Pergantian Menteri Keuangan selalu menghadirkan euforia. Harapan publik membubung tinggi, terlebih ketika Menteri Keuangan baru langsung menegaskan target ambisius, mendorong pertumbuhan ekonomi hingga 6 persen per tahun. Janji ini tentu memikat, apalagi di tengah keresahan masyarakat akibat harga pangan yang fluktuatif, daya beli yang melemah, dan ancaman ketidakpastian global yang terus menghantui.
Namun, setiap ambisi harus ditimbang dengan realita. Pertumbuhan bukan sekadar angka yang menghias laporan tahunan, melainkan refleksi nyata dari denyut ekonomi rakyat. Pertanyaan mendasarnya apakah target 6 persen realistis, dan untuk siapa pertumbuhan itu diproyeksikan?
Pertumbuhan Menggembirakan, Tapi Masih Menyisakan Kesenjangan
Data terbaru dari Badan Pusat Statistik (BPS) menunjukkan bahwa perekonomian Indonesia pada Triwulan II 2025 tumbuh 5,12 persen (year-on-year). Angka ini naik dari 4,87 persen pada kuartal I 2025 dan sekaligus melampaui ekspektasi analis yang hanya memprediksi sekitar 4,8 persen. Secara kuartal-ke-kuartal (q-to-q), ekonomi tumbuh 4,04 persen, menandai performa kuartalan terbaik dalam dua tahun terakhir.

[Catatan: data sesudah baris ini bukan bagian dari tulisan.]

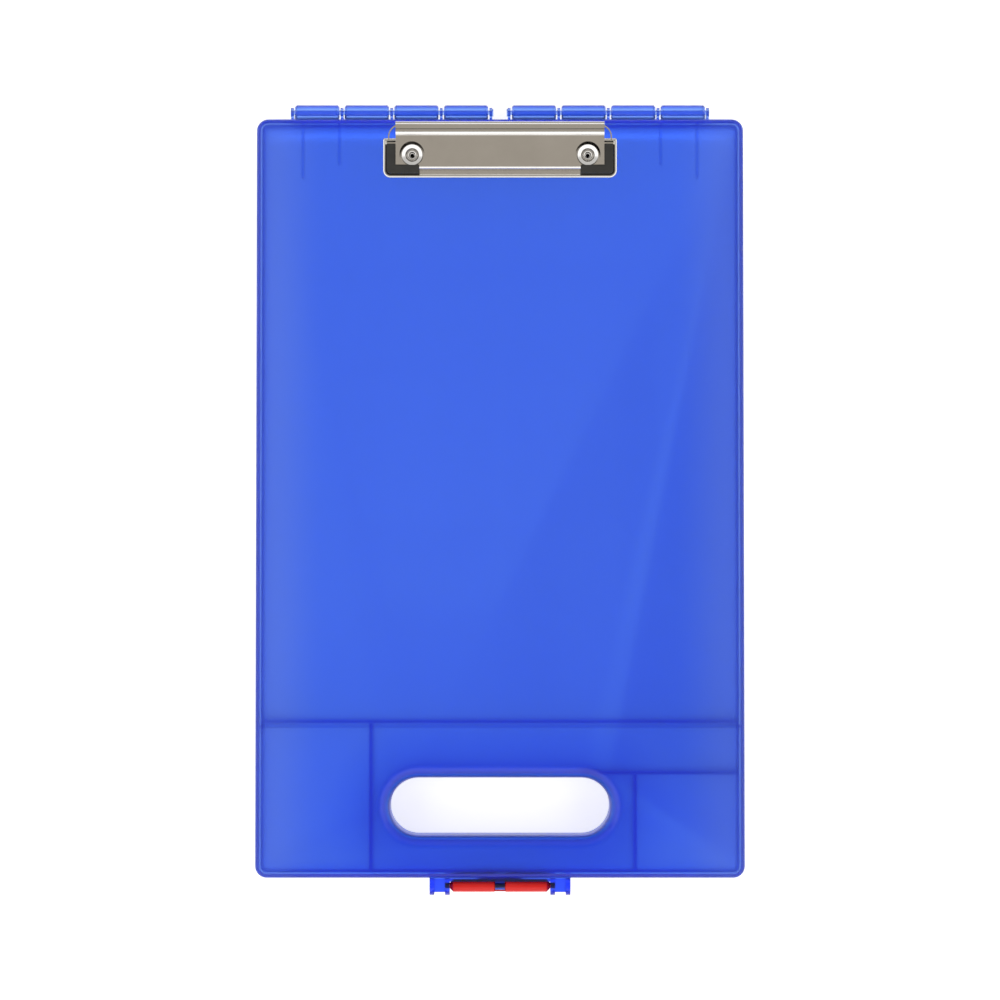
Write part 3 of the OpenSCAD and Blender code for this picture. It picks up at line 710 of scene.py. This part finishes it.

Pendorong utama pertumbuhan berasal dari konsumsi rumah tangga, yang tetap solid di kisaran 5 persen, ditopang oleh program bantuan tunai, subsidi transportasi, serta belanja menjelang tahun ajaran baru. Selain itu, investasi dan ekspor barang/jasa turut memberikan kontribusi positif.
Bank Indonesia merespons dengan langkah mengejutkan, menurunkan suku bunga acuan menjadi 5,00 persen, untuk mendukung ekspansi ekonomi dan menjaga momentum. Dari sisi moneter, ruang pelonggaran memang terbuka, karena inflasi relatif terkendali di level 3,2 persen (yoy), masih dalam target sasaran.
Namun, di balik optimisme itu, terdapat beberapa catatan krusial. Pertama, capaian 5,12 persen masih jauh dari target 6 persen yang dicanangkan. Untuk mengejar selisih hampir satu poin persentase, dibutuhkan akselerasi besar-besaran dalam belanja produktif, investasi padat karya, serta perbaikan iklim usaha. Kedua, pertumbuhan yang tercatat tidak otomatis berbanding lurus dengan pemerataan.
Rasio gini Indonesia masih bertahan di kisaran 0,38--0,40, menandakan jurang kaya miskin tetap lebar. Sektor-sektor padat modal seperti hilirisasi tambang dan energi memang tumbuh pesat, tetapi dampaknya pada penyerapan tenaga kerja relatif terbatas. Sebaliknya, kelompok rentan masih berhadapan dengan harga beras yang sempat menembus Rp14.500 per kilogram pada Agustus 2025, jauh di atas rata-rata tahun lalu.
Dengan kata lain, pertumbuhan 5 persen lebih banyak dinikmati oleh kelompok menengah-atas dan pelaku usaha besar, sementara masyarakat kecil masih tertekan oleh biaya hidup. Tanpa strategi inklusif, target 6 persen hanya akan menjadi prestasi statistik, bukan kesejahteraan nyata.